WHAT IS REQUIRED: Repeat, exactly, the run of lines that opens with the line containing "beam_layer(-1, ply_t - beam_proud, outer_joint);" and closes with the line containing "for node in", and leave all other lines out.

------------------------------------

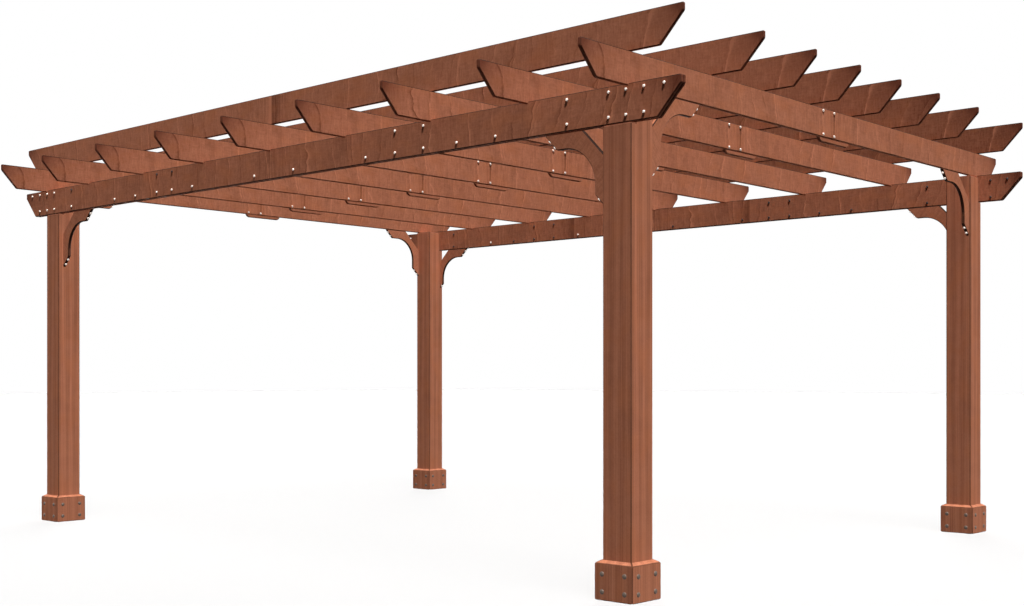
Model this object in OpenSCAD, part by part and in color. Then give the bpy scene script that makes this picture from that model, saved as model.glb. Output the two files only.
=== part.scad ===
// Free-standing timber pergola: four posts, two laminated beams let into the
// posts, nine rafters notched over the beams and eight slats laid across them.
// X runs along the beams and slats, Y along the rafters, Z up. The origin is
// on the ground, under the middle of the whole frame.

/* [Footprint] */
// Length between the outer faces of the posts, along the beams
span_x = 4400; // [3200:10:5400]
// Depth between the outer faces of the posts, along the rafters
span_y = 3206; // [2500:1:4000]
// Height of the underside of the beams
headroom = 1832; // [1500:1:2300]

/* [Posts] */
// Side of the square posts
post_w = 140; // [110:1:180]
// Thickness of the trim boards round each foot
trim_t = 22.5; // [15:0.5:35]
// Height of the outer face of the trim
trim_h = 143; // [90:1:200]
// Rise of the sloped ledge from the trim's face to the post
trim_rise = 13; // [0:1:25]

/* [Beams] */
// Depth of the beam boards
beam_h = 147; // [110:1:200]
// Thickness of each of the two boards that make a beam
ply_t = 17.5; // [14:0.5:30]
// How far a beam stands proud of the posts' outer face
beam_proud = 6; // [0:1:12]
// Overhang of the beams past the posts
beam_over = 233; // [150:1:400]
// Plumb part of the cut at a beam's end
beam_plumb = 32; // [10:1:60]
// Length of the sloping undercut at a beam's end
beam_run = 107; // [40:1:140]
// Place of the joints in the outer boards, from the middle
outer_joint = 959; // [780:1:1200]
// Place of the joints in the inner boards, from the middle
inner_joint = 718; // [500:1:760]

/* [Rafters] */
// Depth of the rafters
rafter_h = 134; // [100:1:180]
// Thickness of the rafters
rafter_t = 17.5; // [12:0.5:30]
// Spacing of the rafters between the two outermost
rafter_pitch = 564; // [440:1:600]
// Place of the middle rafter, from the middle of the beams
rafter_shift = -20; // [-40:1:40]
// How far the two outermost rafters stand in from the posts' outer faces
rafter_set_in = 7; // [0:0.5:20]
// Depth of the notches that seat the rafters on the beams
rafter_notch = 10; // [4:1:30]
// Overhang of the rafters in front of the posts
front_over = 293; // [180:1:450]
// Overhang of the rafters behind the posts
back_over = 226; // [180:1:450]
// Plumb part of the cut at a rafter's end
rafter_plumb = 33; // [10:1:60]
// Length of the sloping undercut at a rafter's end
rafter_run = 92; // [40:1:140]

/* [Splice plates] */
// Length of the plate over the joint in each rafter
splice_l = 286; // [200:1:400]
// How far a plate hangs below its rafter
splice_drop = 18; // [0:1:40]
// Radius of a plate's two lower corners
splice_r = 30; // [5:1:50]

/* [Slats] */
// Depth of the slats
slat_h = 144; // [100:1:180]
// Thickness of the slats
slat_t = 16; // [12:0.5:30]
// Overhang of the slats past the posts
slat_over = 234.5; // [150:0.5:400]
// Plumb part of the cut at a slat's end
slat_plumb = 30.5; // [10:0.5:60]
// Length of the sloping undercut at a slat's end
slat_run = 108; // [40:1:140]
// Setback of the front slat's face from the posts' front
slat_setback = 7; // [-10:1:40]
// How far the back slat stands out past the posts' back
slat_stand_out = 3; // [-40:1:20]
// Place of the six inner slats' middle, from the middle of the posts
slat_shift = -4.5; // [-40:0.5:40]
// Spacing of the six inner slats, from front to back
slat_pitches = [410, 388, 392, 409, 457]; // [300:1:480]

/* [Braces] */
// Width of the brace boards
brace_w = 140; // [110:1:170]
// Thickness of the brace boards
brace_t = 17.5; // [12:0.5:30]
// Distance from post to upper edge of a brace under a beam
beam_brace_leg = 120; // [80:1:180]
// Distance from post to upper edge of a brace under a rafter
rafter_brace_leg = 137; // [80:1:180]
// Radius of the arch cut in a brace's lower edge
arch_r = 153; // [120:1:155]
// Distance of the arch's centre from the post and from the member carried
arch_set = 215; // [215:1:225]
// How far the front braces run up behind the beam
brace_lap = 100; // [40:1:108]
// How much is cut off the back beam braces where they meet the post
back_brace_cut = 30; // [0:1:50]

/* [Fit] */
// Gap between boards that meet end to end
joint_gap = 1; // [0.5:0.1:2]
// Clearance at each side of a rafter's notch
notch_gap = 0.3; // [0.1:0.1:1]

/* [Hidden] */
$fn = 64;
rafter_count = 9;
slat_count = 8;
rafter_mid = (rafter_count + 1) / 2;
beam_t = 2 * ply_t;
beam_seat = beam_t - beam_proud;
beam_top = headroom + beam_h;
rafter_z = beam_top - rafter_notch;
slat_z = rafter_z + rafter_h;
beam_l = span_x + 2 * beam_over;
slat_l = span_x + 2 * slat_over;
rafter_l = span_y + front_over + back_over;
plate_h = rafter_h + splice_drop;
mid_y = (front_over - back_over) / 2;
inner_slats = len(slat_pitches) + 1;
over = 1;

// Sum of the first n entries of a list
function sum_of(list, n) = n == 0 ? 0 : list[n - 1] + sum_of(list, n - 1);

// Left face of rafter i: the outer two stand in from the posts' outer faces
function rafter_x(i) =
    i == 1 ? rafter_set_in - span_x / 2 :
    i == rafter_count ? span_x / 2 - rafter_set_in - rafter_t :
    rafter_shift + (i - rafter_mid) * rafter_pitch - rafter_t / 2;

// Front face of slat j: the outer two are over the beams
function slat_y(j) =
    j == 1 ? -span_y / 2 + slat_setback :
    j == slat_count ? span_y / 2 + slat_stand_out - slat_t :
    slat_shift + sum_of(slat_pitches, j - 2) - (sum_of(slat_pitches, inner_slats - 1) + slat_t) / 2;

// Moves a shape drawn about the middle of the four posts to the part's frame
module placed() translate([0, mid_y, 0]) children();

// Repeats a shape drawn for the right-hand back post at the post on side sx, sy
module on_side(sx, sy) mirror([sx < 0 ? 1 : 0, 0, 0]) mirror([0, sy < 0 ? 1 : 0, 0]) children();

// Side of a board with plumb ends that turn into a sloping undercut
module board_side(l, h, plumb, run) {
    polygon([
        [-l / 2, h], [l / 2, h], [l / 2, h - plumb],
        [l / 2 - run, 0], [run - l / 2, 0], [-l / 2, h - plumb]
    ]);
}

// Stands a side view drawn in X and Y upright in X and Z, from y to y + t
module upright_x(y, t) translate([0, y + t, 0]) rotate([90, 0, 0]) linear_extrude(t) children();

// Stands a side view drawn in X and Y upright in Y and Z, from x to x + t
module upright_y(x, t) translate([x, 0, 0]) rotate([90, 0, 90]) linear_extrude(t) children();

// Saw cut across a board that runs along X
module cut_x(x, y, z, t, h) {
    translate([x - joint_gap / 2, y - over, z - over]) cube([joint_gap, t + 2 * over, h + 2 * over]);
}

// Post with a seat for the beam cut in its outer face
module post(sx, sy) {
    color("#7d4e3a") placed() on_side(sx, sy)
    difference() {
        translate([span_x / 2 - post_w, span_y / 2 - post_w, 0]) cube([post_w, post_w, rafter_z]);
        translate([span_x / 2 - post_w - over, span_y / 2 - beam_seat, headroom])
            cube([post_w + 2 * over, beam_seat + over, beam_h]);
    }
}

// Four mitred boards round the foot of a post, with a sloped top
module trim(sx, sy) {
    half = post_w / 2;
    color("#83523c") placed() on_side(sx, sy)
    translate([span_x / 2 - half, span_y / 2 - half, 0])
    for (turn = [0:3]) rotate(90 * turn)
    intersection() {
        upright_y(-half - trim_t, post_w + 2 * trim_t)
            polygon([[half, 0], [half + trim_t, 0], [half + trim_t, trim_h], [half, trim_h + trim_rise]]);
        linear_extrude(trim_h + trim_rise)
            polygon([
                [-half + joint_gap, half], [half - joint_gap, half],
                [half + trim_t - joint_gap, half + trim_t], [-half - trim_t + joint_gap, half + trim_t]
            ]);
    }
}

// One layer of a beam: three boards in a line, seat is its depth in the posts
module beam_layer(sy, seat, joint) {
    color("#7a4b37") placed() on_side(1, sy)
    difference() {
        upright_x(span_y / 2 - seat, ply_t) translate([0, headroom])
            board_side(beam_l, beam_h, beam_plumb, beam_run);
        for (side = [-1, 1]) cut_x(side * joint, span_y / 2 - seat, headroom, ply_t, beam_h);
    }
}

// Rafter of two boards that meet in the middle, notched over both beams
module rafter(i) {
    color("#9a6149") placed()
    difference() {
        upright_y(rafter_x(i), rafter_t) translate([(back_over - front_over) / 2, rafter_z])
            board_side(rafter_l, rafter_h, rafter_plumb, rafter_run);
        for (sy = [-1, 1]) on_side(1, sy)
            translate([rafter_x(i) - over, span_y / 2 - beam_seat - notch_gap, rafter_z - over])
                cube([rafter_t + 2 * over, beam_t + 2 * notch_gap, rafter_notch + over]);
        translate([rafter_x(i) - over, -joint_gap / 2, rafter_z - over])
            cube([rafter_t + 2 * over, joint_gap, rafter_h + 2 * over]);
    }
}

// Plates on the left of the rafters, over the joints between their boards
module rafter_splices() {
    color("#8a5641") placed()
    for (i = [1:rafter_count]) upright_y(rafter_x(i) - rafter_t, rafter_t)
        translate([0, rafter_z - splice_drop]) {
            translate([-splice_l / 2, splice_r]) square([splice_l, plate_h - splice_r]);
            translate([splice_r - splice_l / 2, 0]) square([splice_l - 2 * splice_r, plate_h]);
            for (side = [-1, 1]) translate([side * (splice_l / 2 - splice_r), splice_r]) circle(splice_r);
        }
}

// Slat of two boards that meet over the middle rafter
module slat(j) {
    color("#7b4c38") placed()
    difference() {
        upright_x(slat_y(j), slat_t) translate([0, slat_z])
            board_side(slat_l, slat_h, slat_plumb, slat_run);
        cut_x(rafter_shift, slat_y(j), slat_z, slat_t, slat_h);
    }
}

// Side of a brace in the corner at the origin, with its post along -Y and
// what it carries along +X; lap carries its upper end on past the corner
module brace_side(leg, lap) {
    far = leg + brace_w * sqrt(2);
    shoulder = arch_set - arch_r;
    difference() {
        polygon([[leg + lap, lap], [far + lap, lap], [0, -far], [0, -leg]]);
        translate([arch_set, -arch_set]) circle(arch_r);
        translate([arch_set, -far - over]) square([far, far + over - shoulder]);
        translate([shoulder, -far - over]) square([far, far + over - arch_set]);
    }
}

// Brace from a post to a beam; in front it laps the beam's inner face
module beam_brace(sx, sy) {
    face = sy * (span_y / 2 - beam_seat);
    cut = sy > 0 ? back_brace_cut : 0;
    color("#8f5a44") placed() on_side(sx, 1)
    translate([span_x / 2 - post_w, 0, 0]) mirror([1, 0, 0])
    upright_x(face, brace_t) translate([-cut, headroom])
    intersection() {
        brace_side(beam_brace_leg, sy < 0 ? brace_lap : 0);
        translate([cut, -span_x]) square(2 * span_x);
    }
}

// Brace from a post to the outer rafter above it
module rafter_brace(sx, sy) {
    color("#8f5a44") placed() on_side(sx, sy)
    translate([0, span_y / 2 - post_w, 0]) mirror([0, 1, 0])
    upright_y(span_x / 2 - rafter_set_in - brace_t, brace_t) translate([0, rafter_z])
        brace_side(rafter_brace_leg, 0);
}

post(-1, -1);  // post_front_left
post(1, -1);  // post_front_right
post(-1, 1);  // post_back_left
post(1, 1);  // post_back_right
trim(-1, -1);  // trim_front_left
trim(1, -1);  // trim_front_right
trim(-1, 1);  // trim_back_left
trim(1, 1);  // trim_back_right
beam_layer(-1, ply_t - beam_proud, outer_joint);  // beam_front_outer
beam_layer(-1, beam_seat, inner_joint);  // beam_front_inner
beam_layer(1, ply_t - beam_proud, outer_joint);  // beam_back_outer
beam_layer(1, beam_seat, inner_joint);  // beam_back_inner
rafter(1);  // rafter_1
rafter(2);  // rafter_2
rafter(3);  // rafter_3
rafter(4);  // rafter_4
rafter(5);  // rafter_5
rafter(6);  // rafter_6
rafter(7);  // rafter_7
rafter(8);  // rafter_8
rafter(9);  // rafter_9
rafter_splices();
slat(1);  // slat_1
slat(2);  // slat_2
slat(3);  // slat_3
slat(4);  // slat_4
slat(5);  // slat_5
slat(6);  // slat_6
slat(7);  // slat_7
slat(8);  // slat_8
beam_brace(-1, -1);  // beam_brace_front_left
beam_brace(1, -1);  // beam_brace_front_right
beam_brace(-1, 1);  // beam_brace_back_left
beam_brace(1, 1);  // beam_brace_back_right
rafter_brace(-1, -1);  // rafter_brace_front_left
rafter_brace(1, -1);  // rafter_brace_front_right
rafter_brace(-1, 1);  // rafter_brace_back_left
rafter_brace(1, 1);  // rafter_brace_back_right
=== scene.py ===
import math
import random

import bmesh
import bpy
from mathutils import Matrix, Vector


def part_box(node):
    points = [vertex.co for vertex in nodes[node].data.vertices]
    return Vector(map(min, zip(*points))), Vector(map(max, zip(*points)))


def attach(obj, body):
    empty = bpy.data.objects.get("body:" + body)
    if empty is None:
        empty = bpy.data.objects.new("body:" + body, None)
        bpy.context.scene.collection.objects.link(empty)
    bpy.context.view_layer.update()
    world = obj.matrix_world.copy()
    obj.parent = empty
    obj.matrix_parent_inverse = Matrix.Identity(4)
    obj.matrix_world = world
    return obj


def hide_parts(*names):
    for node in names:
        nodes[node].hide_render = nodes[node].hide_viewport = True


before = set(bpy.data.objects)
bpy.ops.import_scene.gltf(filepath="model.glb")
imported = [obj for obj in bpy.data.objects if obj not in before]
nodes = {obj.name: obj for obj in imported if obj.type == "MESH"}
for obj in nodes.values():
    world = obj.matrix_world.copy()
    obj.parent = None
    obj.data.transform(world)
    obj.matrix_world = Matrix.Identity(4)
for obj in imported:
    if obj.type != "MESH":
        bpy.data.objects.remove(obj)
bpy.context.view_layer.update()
corners = ["front_left", "front_right", "back_left", "back_right"]
rafterCount = sum(name.startswith("rafter_") and name[7:].isdigit() for name in nodes)
slatCount = sum(name.startswith("slat_") for name in nodes)
axisX, axisY, axisZ = Vector((1, 0, 0)), Vector((0, 1, 0)), Vector((0, 0, 1))

# the middle of the four posts, on the ground
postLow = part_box("post_front_left")[0]
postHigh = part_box("post_back_right")[1]
postMid = Vector(((postLow.x + postHigh.x) / 2, (postLow.y + postHigh.y) / 2, 0))
print("frame loaded", len(nodes), "nodes")


class Value:
    # a socket whose sums and products add Math nodes

    def __init__(self, shader, socket):
        self.shader = shader
        self.socket = socket

    def output(self, key):
        return Value(self.shader, self.socket.node.outputs[key])

    def maths(self, operation, *others):
        return self.shader.add("ShaderNodeMath", {"operation": operation}, [self, *others])

    def reflected(self, operation, other):
        return self.shader.add("ShaderNodeMath", {"operation": operation}, [other, self])

    def __add__(self, other):
        return self.maths("ADD", other)

    def __sub__(self, other):
        return self.maths("SUBTRACT", other)

    def __mul__(self, other):
        return self.maths("MULTIPLY", other)

    def __truediv__(self, other):
        return self.maths("DIVIDE", other)

    def __rsub__(self, other):
        return self.reflected("SUBTRACT", other)

    def __rtruediv__(self, other):
        return self.reflected("DIVIDE", other)

    __radd__ = __add__
    __rmul__ = __mul__

    def fading(self, rate):
        # 1 where the value is 0, and then falls by a factor e for each 1 / rate
        return (self * -rate).maths("EXPONENT")

    def clamped(self, low, high):
        return self.shader.add("ShaderNodeClamp", None, [self, low, high])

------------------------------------

TASK RESPONSE:
beam_layer(-1, ply_t - beam_proud, outer_joint);  // beam_front_outer
beam_layer(-1, beam_seat, inner_joint);  // beam_front_inner
beam_layer(1, ply_t - beam_proud, outer_joint);  // beam_back_outer
beam_layer(1, beam_seat, inner_joint);  // beam_back_inner
rafter(1);  // rafter_1
rafter(2);  // rafter_2
rafter(3);  // rafter_3
rafter(4);  // rafter_4
rafter(5);  // rafter_5
rafter(6);  // rafter_6
rafter(7);  // rafter_7
rafter(8);  // rafter_8
rafter(9);  // rafter_9
rafter_splices();
slat(1);  // slat_1
slat(2);  // slat_2
slat(3);  // slat_3
slat(4);  // slat_4
slat(5);  // slat_5
slat(6);  // slat_6
slat(7);  // slat_7
slat(8);  // slat_8
beam_brace(-1, -1);  // beam_brace_front_left
beam_brace(1, -1);  // beam_brace_front_right
beam_brace(-1, 1);  // beam_brace_back_left
beam_brace(1, 1);  // beam_brace_back_right
rafter_brace(-1, -1);  // rafter_brace_front_left
rafter_brace(1, -1);  // rafter_brace_front_right
rafter_brace(-1, 1);  // rafter_brace_back_left
rafter_brace(1, 1);  // rafter_brace_back_right
=== scene.py ===
import math
import random

import bmesh
import bpy
from mathutils import Matrix, Vector


def part_box(node):
    points = [vertex.co for vertex in nodes[node].data.vertices]
    return Vector(map(min, zip(*points))), Vector(map(max, zip(*points)))


def attach(obj, body):
    empty = bpy.data.objects.get("body:" + body)
    if empty is None:
        empty = bpy.data.objects.new("body:" + body, None)
        bpy.context.scene.collection.objects.link(empty)
    bpy.context.view_layer.update()
    world = obj.matrix_world.copy()
    obj.parent = empty
    obj.matrix_parent_inverse = Matrix.Identity(4)
    obj.matrix_world = world
    return obj


def hide_parts(*names):
    for node in names:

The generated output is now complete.